In[23]:= Substitute[x ** a ** b, a ** b -> c]  
Out[23]= x ** c  
 
In[24]:= Substitute[ tp[b ** a] + b ** a, b ** a -> p]  
Out[24]= p + tp[a] ** tp[b]  
 
In[25]:= SubstituteSymmetric[tp[b] ** tp[a] + w + a ** b, a ** b->c]  
Out[25]= c + w + tp[c]

WARNING: The Mathematica substitute commands \.    and \ :> are not reliable in NCAlgebra, so you must use our Substitute command.

The multiplicative identity is denoted Id in the program. At the present time, Id is set to 1. A element A may have an inverse, which will be denoted by inv[A], of it may have a left or right inverse, denoted inv[A] and invR[A], respectively.

In[26]:= MatMult[{{a, b}, {c, d}}, {{d, 2}, {e, 3}}]  
Out[26]= {{a ** d + b ** e, 2 a + 3 b}, {c ** d + d ** e, 2 c + 3 d}}  
 
In[27]:= tp[a ** b]  
Out[27]= tp[b] ** tp[a]  
 
In[28]:= tp[5]  
Out[28]= 5  
 
In[29]:= tp[2 + 3 I]  
Out[29]= 2 + 3 I  
 
In[30]:= tp[a]  
Out[30]= tp[a]  
 
In[31]:= tp[a + b]  
Out[31]= tp[a] + tp[b]  
 
In[32]:= tp[6 x]  
Out[32]= 6 tp[x]  
 
In[33]:= tp[tp[a]]  
Out[33]= a  
 
In[34]:= aj[5]  
Out[34]= 5  
 
In[35]:= aj[2 + 3 I]  
Out[35]= 2 - 3 I  
 
In[36]:= aj[a]  
Out[36]= aj[a]  
 
In[37]:= aj[a + b]  
Out[37]= aj[a] + aj[b]  
 
In[38]:= aj[6 x]  
Out[38]= 6 aj[x]  
 
In[39]:= aj[aj[a]]  
Out[39]= a  
 
In[40]:= Id  
Out[40]= 1  
 
In[41]:= inv[a ** b]  
Out[41]= inv[b] ** inv[a]  
 
In[42]:= inv[a] ** a  
Out[42]= 1  
 
In[43]:= a ** inv[a]  
Out[43]= 1  
 
In[44]:= a ** b ** inv[b]  
Out[44]= a  
 
In[45]:= invL[a] ** a  
Out[45]= 1  
 
In[46]:= a ** invR[a]  
Out[46]= 1  
 
In[47]:= a ** invL[a]  
Out[47]= a ** invL[a]  
 
In[48]:= invR[a] ** a  
Out[48]= invR[a] ** a

More extensive simplification can be obtained with NCSimplifyRational:

In[49]:= f1 = 1 + inv[d] ** c ** inv[S - a] ** b - inv[d] ** c ** \  
     inv[S - a + b ** inv[d] ** c] ** b - inv[d] ** c ** \  
     inv[S - a + b ** inv[d] ** c] ** b ** inv[d] ** c ** \  
     inv[S - a] ** b;  
In[50]:= NCSimplifyRational[f1]  
Out[50]= 1  
 
In[51]:= f2 = inv[1 + 2 a] ** a;  
In[52]:= NCSimplifyRational[f2]  
         1   inv[1 + 2 a]  
Out[52]= - - ------------  
         2        2

NCSR is the alias for NCSimplifyRational.

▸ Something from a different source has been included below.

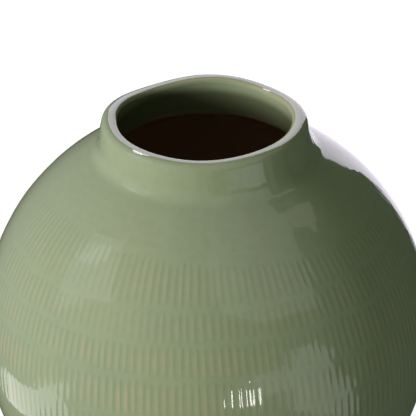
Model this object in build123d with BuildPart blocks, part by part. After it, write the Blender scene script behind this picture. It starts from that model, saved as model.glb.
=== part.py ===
from build123d import *

import math
import os

# A globular stoneware vase with a short collar and a rolled lip, in millimetres.
# +Z is up, the origin is the middle of the foot, and the foot stands on z = 0.
# Every piece is a turned shape, so each one is a half section revolved about Z.

# Globe
body_radius = 135.0  # outside of the glaze
wall = 6.5  # bare clay
glaze = 1.0

# Floor and foot
floor_thickness = 8.0
floor_corner_round = 22.0
foot_outer_radius = 60.0
foot_width = 9.0
foot_height = 10.0  # of the globe's clay above the table, at the foot's outer face
foot_edge_round = 1.6
bare_band = 2.0  # clay left bare between the foot and the edge of the glaze

# Collar and lip, bare clay
mouth_radius = 52.0
lip_width = 7.3
lip_inner_round = 1.8
lip_crest_width = 1.2  # level, between the lip's two rounds
throat_flare = 4.0  # wider at the collar's root than at the mouth, in radius
throat_root_round = 5.0
collar_height = 20.8  # from the globe to the lip's crest
collar_root_wall = 7.2
collar_root_round = 15.0

# Luted joints: a tongue in a groove with a layer of slip between
slip = 0.8
tongue_depth = 2.6
belly_joint_angle = 90.0  # from the upright axis, about the globe's centre
neck_joint_margin = 1.5  # of the joint outside the round at the collar's root
foot_tongue_width = 3.0
foot_tongue_height = 2.4

# Surfaces that the pieces share
clay_radius = body_radius - glaze
hollow_radius = clay_radius - wall
middle_radius = clay_radius - wall / 2
foot_inner_radius = foot_outer_radius - foot_width
centre_height = foot_height + math.sqrt(clay_radius**2 - foot_outer_radius**2)
underside_height = centre_height - math.sqrt(clay_radius**2 - foot_inner_radius**2)
floor_height = underside_height + floor_thickness
floor_radius = math.sqrt(hollow_radius**2 - (centre_height - floor_height) ** 2)
throat_root_radius = mouth_radius + throat_flare
collar_root_radius = throat_root_radius + collar_root_wall
collar_middle_radius = throat_root_radius + collar_root_wall / 2
collar_root_height = centre_height + math.sqrt(clay_radius**2 - collar_root_radius**2)
throat_root_height = centre_height + math.sqrt(hollow_radius**2 - throat_root_radius**2)
lip_height = collar_root_height + collar_height
lip_outer_radius = mouth_radius + lip_width
lip_outer_round = lip_width - lip_inner_round - lip_crest_width
crest_radius = mouth_radius + lip_inner_round + lip_crest_width / 2
neck_joint_radius = collar_root_radius + collar_root_round + neck_joint_margin
neck_joint_angle = math.degrees(math.asin(neck_joint_radius / clay_radius))
foot_tongue_radius = foot_outer_radius - foot_width / 2
foot_tongue_top = (
    centre_height
    - math.sqrt(clay_radius**2 - foot_tongue_radius**2)
    + foot_tongue_height
)


def globe_point(radius, angle):
    """The point of the section at this angle from the upright axis, about the globe's centre."""
    turn = math.radians(angle)
    return (radius * math.sin(turn), centre_height + radius * math.cos(turn))


def joint_points(angle, layers):
    """A luted joint's V line, from the hollow outwards, lowered by a number of slip layers."""
    return [
        globe_point(radius, angle + math.degrees((layers * slip + drop) / radius))
        for radius, drop in ((hollow_radius, 0), (middle_radius, tongue_depth), (clay_radius, 0))
    ]


def sector(upper_line, lower_line):
    """The part of the section between two joint lines, or between a line and the axis."""
    centre = (0, centre_height)
    far = 2 * body_radius
    start = math.degrees(math.atan2(upper_line[-1][0], upper_line[-1][1] - centre_height))
    end = math.degrees(math.atan2(lower_line[-1][0], lower_line[-1][1] - centre_height))
    around = [globe_point(far, start + (end - start) * share / 3) for share in range(4)]
    Polygon(
        centre, *upper_line, *around, *reversed(lower_line), align=None, mode=Mode.INTERSECT
    )


def globe(radius, mode):
    """The globe's full circle in the section, at this radius."""
    with Locations((0, centre_height)):
        Circle(radius, mode=mode)


def corner(section, across, height):
    """The corner of the section nearest to this point."""
    return section.vertices().sort_by_distance((across, height, 0))[0]


top_of_axis = [globe_point(clay_radius, 0)]
bottom_of_axis = [globe_point(clay_radius, 180)]
neck_upper_line = joint_points(neck_joint_angle, 0)
neck_lower_line = joint_points(neck_joint_angle, 1)
belly_upper_line = joint_points(belly_joint_angle, 0)
belly_lower_line = joint_points(belly_joint_angle, 1)

# The bare clay vessel without its foot, drawn once and cut into pieces at the joints
with BuildSketch(Plane.XZ) as vessel:
    with BuildLine():
        Polyline(
            (foot_inner_radius, underside_height),
            (0, underside_height),
            (0, floor_height),
            (floor_radius, floor_height),
        )
        ThreePointArc(
            (floor_radius, floor_height),
            globe_point(hollow_radius, belly_joint_angle),
            (throat_root_radius, throat_root_height),
        )
        Polyline(
            (throat_root_radius, throat_root_height),
            (mouth_radius, lip_height),
            (lip_outer_radius, lip_height),
            (collar_root_radius, collar_root_height),
        )
        ThreePointArc(
            (collar_root_radius, collar_root_height),
            globe_point(clay_radius, belly_joint_angle),
            (foot_inner_radius, underside_height),
        )
    make_face()
    fillet(corner(vessel, floor_radius, floor_height), floor_corner_round)
    fillet(corner(vessel, collar_root_radius, collar_root_height), collar_root_round)
    fillet(corner(vessel, throat_root_radius, throat_root_height), throat_root_round)
    fillet(corner(vessel, lip_outer_radius, lip_height), lip_outer_round)
    fillet(corner(vessel, mouth_radius, lip_height), lip_inner_round)

# The glaze all over the vessel, drawn once and parted inside the wall and at the lip's crest
with BuildSketch(Plane.XZ) as glaze_coat:
    add(vessel.sketch_local)
    offset(amount=glaze, mode=Mode.REPLACE)
    add(vessel.sketch_local, mode=Mode.SUBTRACT)

with BuildSketch(Plane.XZ) as inner_side:
    globe(middle_radius, Mode.ADD)
    with Locations((0, floor_height - floor_thickness / 2)):
        Rectangle(
            2 * body_radius, lip_height, align=(Align.CENTER, Align.MIN), mode=Mode.INTERSECT
        )
    Polygon(
        (0, throat_root_height),
        (collar_middle_radius, throat_root_height),
        (crest_radius, lip_height + 2 * glaze),
        (0, lip_height + 2 * glaze),
        align=None,
    )


def foot_tongue(clearance, mode):
    """The ring on top of the foot that keys into the floor, grown by a clearance."""
    with Locations((foot_tongue_radius, underside_height)):
        Rectangle(
            foot_tongue_width + 2 * clearance,
            foot_tongue_top - underside_height + clearance,
            align=(Align.CENTER, Align.MIN),
            mode=mode,
        )


def foot_blank():
    """The foot's width, from the table to above the globe's underside."""
    with Locations((foot_inner_radius, 0)):
        Rectangle(foot_width, foot_height + slip, align=(Align.MIN, Align.MIN))


# Foot: a turned ring with a tongue round its top
with BuildPart() as foot_ring:
    with BuildSketch(Plane.XZ) as foot_section:
        foot_blank()
        globe(clay_radius + slip, Mode.SUBTRACT)
        foot_tongue(0, Mode.ADD)
        fillet(corner(foot_section, foot_inner_radius, 0), foot_edge_round)
        fillet(corner(foot_section, foot_outer_radius, 0), foot_edge_round)
    revolve(axis=Axis.Z)

# Slip between the foot and the floor, round the tongue
with BuildPart() as foot_slip_seam:
    with BuildSketch(Plane.XZ):
        foot_blank()
        globe(clay_radius, Mode.SUBTRACT)
        foot_tongue(slip, Mode.ADD)
        globe(clay_radius + slip, Mode.INTERSECT)
        foot_tongue(0, Mode.SUBTRACT)
    revolve(axis=Axis.Z)

# Lower half of the globe, with the floor and the groove for the foot's tongue
with BuildPart() as lower_body:
    with BuildSketch(Plane.XZ):
        add(vessel.sketch_local)
        sector(belly_lower_line, bottom_of_axis)
        foot_tongue(slip, Mode.SUBTRACT)
    revolve(axis=Axis.Z)

# Slip in the belly joint
with BuildPart() as belly_slip_seam:
    with BuildSketch(Plane.XZ):
        add(vessel.sketch_local)
        sector(belly_upper_line, belly_lower_line)
    revolve(axis=Axis.Z)

# Upper half of the globe, from the belly to the collar
with BuildPart() as upper_body:
    with BuildSketch(Plane.XZ):
        add(vessel.sketch_local)
        sector(neck_lower_line, belly_upper_line)
    revolve(axis=Axis.Z)

# Slip in the neck joint
with BuildPart() as neck_slip_seam:
    with BuildSketch(Plane.XZ):
        add(vessel.sketch_local)
        sector(neck_upper_line, neck_lower_line)
    revolve(axis=Axis.Z)

# Collar with its flared root and rolled lip
with BuildPart() as neck_collar:
    with BuildSketch(Plane.XZ):
        add(vessel.sketch_local)
        sector(top_of_axis, neck_upper_line)
    revolve(axis=Axis.Z)

# Glaze outside, from the lip's crest down to the bare band above the foot
with BuildPart() as outer_glaze:
    with BuildSketch(Plane.XZ):
        add(glaze_coat.sketch_local)
        with Locations((0, foot_height + bare_band)):
            Rectangle(
                body_radius, 2 * lip_height, align=(Align.MIN, Align.MIN), mode=Mode.INTERSECT
            )
        add(inner_side.sketch_local, mode=Mode.SUBTRACT)
    revolve(axis=Axis.Z)

# Glaze inside, from the lip's crest down over the floor
with BuildPart() as liner_glaze:
    with BuildSketch(Plane.XZ):
        add(glaze_coat.sketch_local)
        Rectangle(body_radius, 2 * lip_height, align=(Align.MIN, Align.MIN), mode=Mode.INTERSECT)
        add(inner_side.sketch_local, mode=Mode.INTERSECT)
    revolve(axis=Axis.Z)

pieces = {
    "foot_ring": foot_ring,
    "foot_slip_seam": foot_slip_seam,
    "lower_body": lower_body,
    "belly_slip_seam": belly_slip_seam,
    "upper_body": upper_body,
    "neck_slip_seam": neck_slip_seam,
    "neck_collar": neck_collar,
    "outer_glaze": outer_glaze,
    "liner_glaze": liner_glaze,
}
os.makedirs("parts", exist_ok=True)
for label, piece in pieces.items():
    piece.part.label = label
    export_step(piece.part, f"parts/{label}.step")
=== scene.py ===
import math

import bpy
import numpy as np
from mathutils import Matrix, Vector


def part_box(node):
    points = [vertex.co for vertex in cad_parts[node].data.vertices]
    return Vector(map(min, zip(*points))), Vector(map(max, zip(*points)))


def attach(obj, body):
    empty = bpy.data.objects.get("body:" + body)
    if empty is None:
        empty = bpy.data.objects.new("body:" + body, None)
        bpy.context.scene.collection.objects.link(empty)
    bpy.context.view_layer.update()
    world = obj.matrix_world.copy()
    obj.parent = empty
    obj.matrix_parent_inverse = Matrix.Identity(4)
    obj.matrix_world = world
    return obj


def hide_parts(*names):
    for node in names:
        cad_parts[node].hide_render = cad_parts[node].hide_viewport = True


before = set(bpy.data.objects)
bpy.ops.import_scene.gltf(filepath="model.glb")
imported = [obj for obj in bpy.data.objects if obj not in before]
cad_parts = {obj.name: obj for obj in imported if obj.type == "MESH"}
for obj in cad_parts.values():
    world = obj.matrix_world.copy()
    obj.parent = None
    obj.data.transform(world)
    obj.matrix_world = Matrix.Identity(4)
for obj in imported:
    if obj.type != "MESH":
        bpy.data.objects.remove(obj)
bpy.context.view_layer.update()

# ---------------------------------------------------------------------------
# Sizes, in metres. The globe comes from the frame; the collar repeats the part's own sizes in
# clay, with the glaze laid over them.
# ---------------------------------------------------------------------------

GLAZE = 0.001
GLOBE_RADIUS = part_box("outer_glaze")[1].x
GLOBE_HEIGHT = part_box("belly_slip_seam")[1].z
LIP_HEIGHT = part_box("outer_glaze")[1].z
GLAZE_EDGE_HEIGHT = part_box("outer_glaze")[0].z
LINER_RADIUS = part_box("liner_glaze")[1].x - GLAZE
FLOOR_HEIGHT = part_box("liner_glaze")[0].z + GLAZE

MOUTH_RADIUS = 0.052 - GLAZE
LIP_WIDTH = 0.0073 + 2 * GLAZE
LIP_CREST_WIDTH = 0.0012
LIP_INNER_ROUND = 0.0018 + GLAZE
LIP_OUTER_ROUND = LIP_WIDTH - LIP_CREST_WIDTH - LIP_INNER_ROUND
THROAT_FLARE = 0.004
THROAT_ROOT_RADIUS = MOUTH_RADIUS + THROAT_FLARE
THROAT_ROOT_ROUND = 0.005 + GLAZE
COLLAR_ROOT_WALL = 0.0072 + 2 * GLAZE
COLLAR_ROOT_RADIUS = THROAT_ROOT_RADIUS + COLLAR_ROOT_WALL
COLLAR_ROOT_ROUND = 0.015 - GLAZE
FLOOR_CORNER_ROUND = 0.022 - GLAZE

# ---------------------------------------------------------------------------
# The glazed section, as a chain of arcs and straight runs from the glaze's edge above the foot,
# up the outside, over the lip and down the inside to the middle of the floor.
# ---------------------------------------------------------------------------

GLOBE_CENTRE = np.array([0.0, GLOBE_HEIGHT])


def vector(angle):
    """The unit vector (across, up) at this angle above the level."""
    return np.array([math.cos(angle), math.sin(angle)])


def angle_of(step):
    """The angle of a step (across, up) above the level."""
    return math.atan2(step[1], step[0])


def arc(centre, radius, start, end, side):
    """An arc of the section; side is 1 where the open air is outside the arc, -1 where inside."""
    return {"centre": np.array(centre), "radius": radius, "start": start, "end": end, "side": side}


def run(start, end):
    """A straight run of the section."""
    return {"from": np.array(start), "to": np.array(end)}


def length(piece):
    """The length of an arc or a run."""
    if "radius" in piece:
        return piece["radius"] * abs(piece["end"] - piece["start"])
    return float(np.linalg.norm(piece["to"] - piece["from"]))


def point_at(piece, along):
    """Points of a piece of the section and the directions into the open air there."""
    share = (along / length(piece))[:, None]
    if "radius" in piece:
        angle = piece["start"] + share * (piece["end"] - piece["start"])
        out = np.hstack([np.cos(angle), np.sin(angle)])
        return piece["centre"] + piece["radius"] * out, piece["side"] * out
    step = (piece["to"] - piece["from"]) / length(piece)
    out = np.array([step[1], -step[0]])
    return piece["from"] + share * (piece["to"] - piece["from"]), np.tile(out, (len(along), 1))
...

In[53]:= f3 = a ** inv[1 - a];  
In[54]:= NCSR[f3]  
Out[54]= -1 + inv[1 - a]  
 
In[55]:= f4 = inv[1 - b ** a] ** inv[a];  
In[56]:= NCSR[f4]  
Out[56]= inv[a] + b ** inv[1 - a ** b]

There is also a very limited NCSolve. Please consider using NCGB for serious equation solving.

In[57]:= NCSolve[a ** x == b, x]  
Out[57]= {x -> inv[a] ** b}

Note: NCSolve applies to some linear equations in only one unknown.